▶ **Exercise requirements**:
Using the data that follows, return exactly the lines from the one that contains "frame = import_model()" through the one that contains "WATER_Z = 52.0", ends included.

▶ **Provided records**:
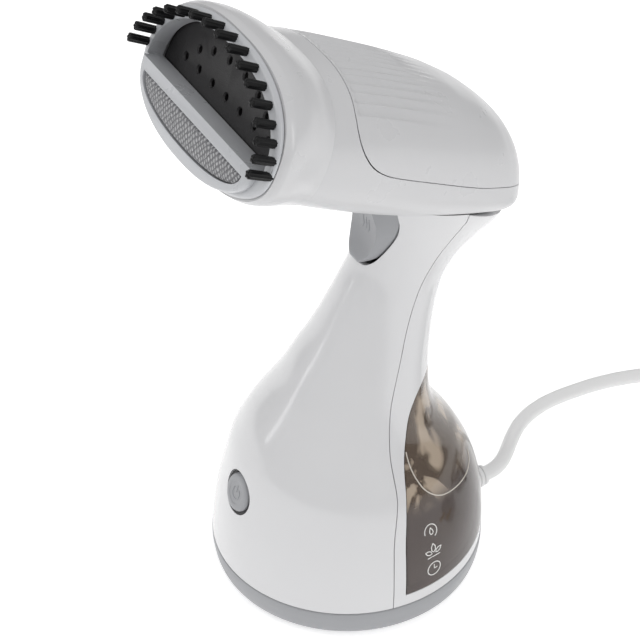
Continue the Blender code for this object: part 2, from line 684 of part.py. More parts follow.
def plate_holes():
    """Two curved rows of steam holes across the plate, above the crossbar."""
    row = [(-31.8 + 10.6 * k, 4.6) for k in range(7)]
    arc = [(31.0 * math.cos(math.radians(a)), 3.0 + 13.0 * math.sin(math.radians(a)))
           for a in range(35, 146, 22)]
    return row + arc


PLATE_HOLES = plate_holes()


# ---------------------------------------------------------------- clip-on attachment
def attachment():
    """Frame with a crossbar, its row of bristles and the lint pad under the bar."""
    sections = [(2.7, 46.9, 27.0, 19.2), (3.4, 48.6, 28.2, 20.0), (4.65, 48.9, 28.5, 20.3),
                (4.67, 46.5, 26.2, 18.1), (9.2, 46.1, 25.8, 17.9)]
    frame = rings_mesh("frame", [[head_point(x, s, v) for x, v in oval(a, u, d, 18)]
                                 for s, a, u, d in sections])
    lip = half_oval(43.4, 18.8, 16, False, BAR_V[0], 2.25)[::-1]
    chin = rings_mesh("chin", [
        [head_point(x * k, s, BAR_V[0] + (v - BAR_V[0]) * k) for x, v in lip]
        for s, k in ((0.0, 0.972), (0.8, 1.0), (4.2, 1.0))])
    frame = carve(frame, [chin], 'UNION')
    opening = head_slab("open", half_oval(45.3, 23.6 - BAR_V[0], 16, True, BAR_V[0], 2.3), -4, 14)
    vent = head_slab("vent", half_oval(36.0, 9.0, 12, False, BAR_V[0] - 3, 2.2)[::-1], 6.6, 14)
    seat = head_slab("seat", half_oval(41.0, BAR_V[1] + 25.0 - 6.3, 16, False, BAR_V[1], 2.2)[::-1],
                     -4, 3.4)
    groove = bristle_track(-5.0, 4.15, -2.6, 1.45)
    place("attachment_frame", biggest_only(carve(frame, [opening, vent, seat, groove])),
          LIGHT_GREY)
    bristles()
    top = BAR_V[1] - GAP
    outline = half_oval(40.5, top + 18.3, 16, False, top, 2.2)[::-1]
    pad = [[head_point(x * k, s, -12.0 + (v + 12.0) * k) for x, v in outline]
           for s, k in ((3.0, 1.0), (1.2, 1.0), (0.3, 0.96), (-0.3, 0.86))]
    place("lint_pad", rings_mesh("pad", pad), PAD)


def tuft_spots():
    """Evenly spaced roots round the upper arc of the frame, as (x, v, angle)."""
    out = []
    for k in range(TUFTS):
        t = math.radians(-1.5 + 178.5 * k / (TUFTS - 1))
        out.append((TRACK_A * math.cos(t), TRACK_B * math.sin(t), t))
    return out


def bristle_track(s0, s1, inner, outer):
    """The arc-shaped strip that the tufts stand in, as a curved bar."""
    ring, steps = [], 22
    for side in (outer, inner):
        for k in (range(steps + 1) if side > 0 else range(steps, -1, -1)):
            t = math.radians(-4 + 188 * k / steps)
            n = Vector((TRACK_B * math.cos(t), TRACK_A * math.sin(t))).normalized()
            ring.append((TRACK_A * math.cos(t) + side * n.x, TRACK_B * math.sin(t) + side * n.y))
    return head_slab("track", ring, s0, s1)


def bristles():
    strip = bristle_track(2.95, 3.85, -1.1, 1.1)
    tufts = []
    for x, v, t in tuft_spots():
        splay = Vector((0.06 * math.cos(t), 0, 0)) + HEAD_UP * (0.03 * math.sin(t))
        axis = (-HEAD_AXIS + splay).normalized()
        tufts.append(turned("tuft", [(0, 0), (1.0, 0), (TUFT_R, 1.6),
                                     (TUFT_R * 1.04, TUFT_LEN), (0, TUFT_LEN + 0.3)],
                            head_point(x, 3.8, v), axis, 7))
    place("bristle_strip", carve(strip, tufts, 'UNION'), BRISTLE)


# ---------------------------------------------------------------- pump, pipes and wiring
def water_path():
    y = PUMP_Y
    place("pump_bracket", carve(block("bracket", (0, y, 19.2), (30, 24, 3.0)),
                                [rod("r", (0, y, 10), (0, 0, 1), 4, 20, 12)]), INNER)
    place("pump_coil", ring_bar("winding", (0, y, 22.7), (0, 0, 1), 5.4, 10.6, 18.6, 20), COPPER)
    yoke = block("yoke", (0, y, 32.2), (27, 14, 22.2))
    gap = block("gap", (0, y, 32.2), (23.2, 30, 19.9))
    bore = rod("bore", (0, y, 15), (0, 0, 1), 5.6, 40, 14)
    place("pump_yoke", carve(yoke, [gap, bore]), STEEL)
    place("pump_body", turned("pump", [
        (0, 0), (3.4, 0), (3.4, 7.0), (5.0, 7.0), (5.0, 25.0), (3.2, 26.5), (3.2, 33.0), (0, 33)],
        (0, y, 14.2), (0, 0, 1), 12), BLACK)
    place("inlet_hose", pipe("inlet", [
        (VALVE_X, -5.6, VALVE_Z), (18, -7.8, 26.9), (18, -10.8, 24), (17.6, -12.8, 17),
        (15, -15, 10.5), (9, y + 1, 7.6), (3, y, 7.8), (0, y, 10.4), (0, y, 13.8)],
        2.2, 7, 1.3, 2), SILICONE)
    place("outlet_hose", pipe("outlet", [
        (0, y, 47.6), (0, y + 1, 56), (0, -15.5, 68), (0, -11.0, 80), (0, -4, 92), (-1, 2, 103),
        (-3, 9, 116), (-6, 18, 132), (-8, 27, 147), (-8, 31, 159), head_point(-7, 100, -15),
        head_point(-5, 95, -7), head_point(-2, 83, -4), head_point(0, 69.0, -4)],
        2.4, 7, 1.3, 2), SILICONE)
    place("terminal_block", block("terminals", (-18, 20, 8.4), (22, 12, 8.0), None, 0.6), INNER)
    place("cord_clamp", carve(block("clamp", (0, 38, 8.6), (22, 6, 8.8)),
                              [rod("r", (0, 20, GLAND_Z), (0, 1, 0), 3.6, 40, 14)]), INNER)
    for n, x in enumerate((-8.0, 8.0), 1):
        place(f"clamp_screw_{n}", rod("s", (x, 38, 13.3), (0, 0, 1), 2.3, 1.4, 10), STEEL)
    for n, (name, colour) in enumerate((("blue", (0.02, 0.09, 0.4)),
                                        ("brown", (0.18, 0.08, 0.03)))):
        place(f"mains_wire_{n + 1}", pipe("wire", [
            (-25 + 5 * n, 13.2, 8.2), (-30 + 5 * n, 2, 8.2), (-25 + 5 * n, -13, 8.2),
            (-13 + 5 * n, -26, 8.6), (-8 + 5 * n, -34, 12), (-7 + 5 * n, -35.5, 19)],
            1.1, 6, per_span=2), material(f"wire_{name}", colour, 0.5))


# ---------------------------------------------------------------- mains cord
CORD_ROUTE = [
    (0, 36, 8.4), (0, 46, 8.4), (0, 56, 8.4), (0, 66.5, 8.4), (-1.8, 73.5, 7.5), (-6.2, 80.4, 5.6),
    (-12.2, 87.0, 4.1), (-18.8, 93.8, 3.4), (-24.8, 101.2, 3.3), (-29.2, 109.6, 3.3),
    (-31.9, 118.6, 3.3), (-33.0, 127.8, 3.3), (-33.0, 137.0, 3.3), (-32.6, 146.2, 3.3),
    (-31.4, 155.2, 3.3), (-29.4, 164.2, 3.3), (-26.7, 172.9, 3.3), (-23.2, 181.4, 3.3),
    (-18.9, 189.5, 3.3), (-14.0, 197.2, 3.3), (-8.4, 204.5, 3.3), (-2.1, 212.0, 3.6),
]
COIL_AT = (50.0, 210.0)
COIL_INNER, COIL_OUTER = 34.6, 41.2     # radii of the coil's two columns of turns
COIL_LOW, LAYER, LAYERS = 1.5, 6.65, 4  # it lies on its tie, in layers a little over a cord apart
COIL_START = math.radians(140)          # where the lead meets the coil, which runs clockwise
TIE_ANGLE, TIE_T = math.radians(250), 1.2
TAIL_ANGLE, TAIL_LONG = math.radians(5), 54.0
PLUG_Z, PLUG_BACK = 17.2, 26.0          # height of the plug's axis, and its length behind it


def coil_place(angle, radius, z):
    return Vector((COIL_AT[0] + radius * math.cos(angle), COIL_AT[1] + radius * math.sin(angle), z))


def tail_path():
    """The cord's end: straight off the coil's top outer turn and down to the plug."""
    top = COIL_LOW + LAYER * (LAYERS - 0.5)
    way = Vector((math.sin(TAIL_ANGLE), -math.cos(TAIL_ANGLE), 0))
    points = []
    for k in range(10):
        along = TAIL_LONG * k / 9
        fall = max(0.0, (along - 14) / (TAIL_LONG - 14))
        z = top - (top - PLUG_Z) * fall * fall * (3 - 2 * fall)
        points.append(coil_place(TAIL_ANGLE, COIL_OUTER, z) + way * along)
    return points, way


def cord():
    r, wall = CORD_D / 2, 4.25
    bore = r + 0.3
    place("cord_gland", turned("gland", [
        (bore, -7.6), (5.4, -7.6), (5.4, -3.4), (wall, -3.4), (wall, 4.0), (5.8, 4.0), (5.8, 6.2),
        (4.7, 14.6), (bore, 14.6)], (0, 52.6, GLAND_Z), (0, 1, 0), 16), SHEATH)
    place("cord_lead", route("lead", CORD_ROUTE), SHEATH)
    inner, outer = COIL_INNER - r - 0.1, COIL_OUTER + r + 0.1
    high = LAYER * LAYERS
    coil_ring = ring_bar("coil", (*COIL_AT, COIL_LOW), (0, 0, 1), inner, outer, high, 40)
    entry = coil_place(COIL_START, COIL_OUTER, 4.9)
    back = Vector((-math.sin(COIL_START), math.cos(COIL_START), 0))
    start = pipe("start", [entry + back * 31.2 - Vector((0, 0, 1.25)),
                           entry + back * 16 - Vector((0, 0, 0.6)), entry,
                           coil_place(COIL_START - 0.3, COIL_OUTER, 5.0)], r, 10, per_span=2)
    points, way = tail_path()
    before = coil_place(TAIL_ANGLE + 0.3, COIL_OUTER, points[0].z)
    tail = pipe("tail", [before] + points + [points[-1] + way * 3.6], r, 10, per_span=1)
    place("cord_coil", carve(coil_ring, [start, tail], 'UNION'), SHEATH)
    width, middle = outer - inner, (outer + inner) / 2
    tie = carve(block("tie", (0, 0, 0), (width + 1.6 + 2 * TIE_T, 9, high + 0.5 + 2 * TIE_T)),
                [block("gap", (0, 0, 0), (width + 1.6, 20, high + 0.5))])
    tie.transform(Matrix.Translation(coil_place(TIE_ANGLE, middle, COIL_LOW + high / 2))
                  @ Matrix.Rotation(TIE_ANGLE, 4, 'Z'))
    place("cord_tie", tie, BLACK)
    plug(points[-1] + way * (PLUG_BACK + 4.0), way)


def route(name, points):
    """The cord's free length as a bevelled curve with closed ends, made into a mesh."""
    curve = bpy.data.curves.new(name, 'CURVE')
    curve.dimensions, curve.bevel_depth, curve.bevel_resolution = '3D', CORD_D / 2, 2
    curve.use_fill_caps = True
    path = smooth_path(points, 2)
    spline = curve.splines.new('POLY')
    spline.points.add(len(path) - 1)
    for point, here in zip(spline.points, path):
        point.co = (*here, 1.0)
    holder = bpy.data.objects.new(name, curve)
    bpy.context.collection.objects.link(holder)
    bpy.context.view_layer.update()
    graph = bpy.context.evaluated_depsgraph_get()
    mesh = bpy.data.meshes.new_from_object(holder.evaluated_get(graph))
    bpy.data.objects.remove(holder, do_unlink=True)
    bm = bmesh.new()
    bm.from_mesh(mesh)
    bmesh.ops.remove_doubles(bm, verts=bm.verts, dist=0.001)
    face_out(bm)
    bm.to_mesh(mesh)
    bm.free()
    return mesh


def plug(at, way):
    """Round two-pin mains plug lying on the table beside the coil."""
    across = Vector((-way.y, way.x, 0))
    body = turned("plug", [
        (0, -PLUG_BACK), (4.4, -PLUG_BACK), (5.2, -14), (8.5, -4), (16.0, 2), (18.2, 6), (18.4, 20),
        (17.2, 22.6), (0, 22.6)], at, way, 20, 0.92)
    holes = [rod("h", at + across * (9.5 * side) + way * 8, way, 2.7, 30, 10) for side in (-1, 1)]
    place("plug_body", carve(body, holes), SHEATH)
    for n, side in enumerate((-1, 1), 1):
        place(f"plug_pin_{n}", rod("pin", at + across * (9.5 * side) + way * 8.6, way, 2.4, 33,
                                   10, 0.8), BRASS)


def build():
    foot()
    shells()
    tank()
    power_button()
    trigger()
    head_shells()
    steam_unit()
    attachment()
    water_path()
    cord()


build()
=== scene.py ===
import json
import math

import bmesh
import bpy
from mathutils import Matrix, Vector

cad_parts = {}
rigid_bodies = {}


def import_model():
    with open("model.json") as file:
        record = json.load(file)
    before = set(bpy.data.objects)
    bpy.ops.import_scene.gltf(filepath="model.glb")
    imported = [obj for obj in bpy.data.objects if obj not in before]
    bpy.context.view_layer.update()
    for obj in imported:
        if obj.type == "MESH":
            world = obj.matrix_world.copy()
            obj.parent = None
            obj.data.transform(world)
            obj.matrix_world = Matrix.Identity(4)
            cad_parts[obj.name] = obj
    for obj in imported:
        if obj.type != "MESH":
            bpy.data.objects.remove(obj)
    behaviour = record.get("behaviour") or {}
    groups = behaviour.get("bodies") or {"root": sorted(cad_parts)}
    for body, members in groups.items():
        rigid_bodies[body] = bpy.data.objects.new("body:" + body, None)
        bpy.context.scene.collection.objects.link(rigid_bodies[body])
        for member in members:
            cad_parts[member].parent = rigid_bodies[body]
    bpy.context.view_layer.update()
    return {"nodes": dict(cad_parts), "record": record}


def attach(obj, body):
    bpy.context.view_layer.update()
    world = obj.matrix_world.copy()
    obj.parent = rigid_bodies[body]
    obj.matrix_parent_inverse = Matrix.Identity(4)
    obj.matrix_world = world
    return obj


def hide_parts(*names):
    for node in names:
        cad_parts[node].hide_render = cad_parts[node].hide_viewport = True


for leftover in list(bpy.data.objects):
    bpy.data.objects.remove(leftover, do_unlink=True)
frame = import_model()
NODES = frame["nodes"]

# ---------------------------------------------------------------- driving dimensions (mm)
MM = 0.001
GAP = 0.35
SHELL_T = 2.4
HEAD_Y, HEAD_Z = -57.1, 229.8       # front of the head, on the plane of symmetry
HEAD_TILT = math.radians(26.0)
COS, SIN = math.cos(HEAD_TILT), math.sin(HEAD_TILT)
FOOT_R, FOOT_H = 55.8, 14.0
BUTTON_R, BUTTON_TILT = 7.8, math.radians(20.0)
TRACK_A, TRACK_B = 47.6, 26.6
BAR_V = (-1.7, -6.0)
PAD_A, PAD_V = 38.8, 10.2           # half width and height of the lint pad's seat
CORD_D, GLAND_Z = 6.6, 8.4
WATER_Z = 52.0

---

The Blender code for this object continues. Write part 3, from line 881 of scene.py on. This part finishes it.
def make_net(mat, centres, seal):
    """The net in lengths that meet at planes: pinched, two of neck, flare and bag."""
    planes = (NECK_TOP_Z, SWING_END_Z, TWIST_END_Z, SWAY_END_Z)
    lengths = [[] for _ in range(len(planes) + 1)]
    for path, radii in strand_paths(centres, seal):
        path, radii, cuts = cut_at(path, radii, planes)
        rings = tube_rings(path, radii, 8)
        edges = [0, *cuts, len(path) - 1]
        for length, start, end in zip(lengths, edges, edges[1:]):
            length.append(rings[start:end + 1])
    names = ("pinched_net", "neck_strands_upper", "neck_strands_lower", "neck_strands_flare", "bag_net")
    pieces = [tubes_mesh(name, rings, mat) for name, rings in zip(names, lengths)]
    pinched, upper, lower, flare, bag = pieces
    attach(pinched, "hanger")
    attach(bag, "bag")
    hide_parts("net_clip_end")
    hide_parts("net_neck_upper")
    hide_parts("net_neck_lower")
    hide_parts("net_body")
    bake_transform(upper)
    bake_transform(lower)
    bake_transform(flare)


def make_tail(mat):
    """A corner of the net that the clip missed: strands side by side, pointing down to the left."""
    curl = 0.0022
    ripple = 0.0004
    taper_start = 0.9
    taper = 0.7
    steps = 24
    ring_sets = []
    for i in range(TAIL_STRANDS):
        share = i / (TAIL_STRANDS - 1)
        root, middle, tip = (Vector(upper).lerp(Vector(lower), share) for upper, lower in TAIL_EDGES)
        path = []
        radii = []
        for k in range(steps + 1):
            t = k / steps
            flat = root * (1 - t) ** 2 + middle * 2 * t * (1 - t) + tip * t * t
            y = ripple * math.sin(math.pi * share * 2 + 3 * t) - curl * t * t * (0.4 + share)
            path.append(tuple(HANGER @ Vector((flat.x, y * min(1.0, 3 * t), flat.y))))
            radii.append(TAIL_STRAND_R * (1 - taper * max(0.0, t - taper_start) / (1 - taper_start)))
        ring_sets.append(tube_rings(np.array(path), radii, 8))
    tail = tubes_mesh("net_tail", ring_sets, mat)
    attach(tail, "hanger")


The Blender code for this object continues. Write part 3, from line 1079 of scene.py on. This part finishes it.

▶ **Answer to this problem**:
frame = import_model()
NODES = frame["nodes"]

# ---------------------------------------------------------------- driving dimensions (mm)
MM = 0.001
GAP = 0.35
SHELL_T = 2.4
HEAD_Y, HEAD_Z = -57.1, 229.8       # front of the head, on the plane of symmetry
HEAD_TILT = math.radians(26.0)
COS, SIN = math.cos(HEAD_TILT), math.sin(HEAD_TILT)
FOOT_R, FOOT_H = 55.8, 14.0
BUTTON_R, BUTTON_TILT = 7.8, math.radians(20.0)
TRACK_A, TRACK_B = 47.6, 26.6
BAR_V = (-1.7, -6.0)
PAD_A, PAD_V = 38.8, 10.2           # half width and height of the lint pad's seat
CORD_D, GLAND_Z = 6.6, 8.4
WATER_Z = 52.0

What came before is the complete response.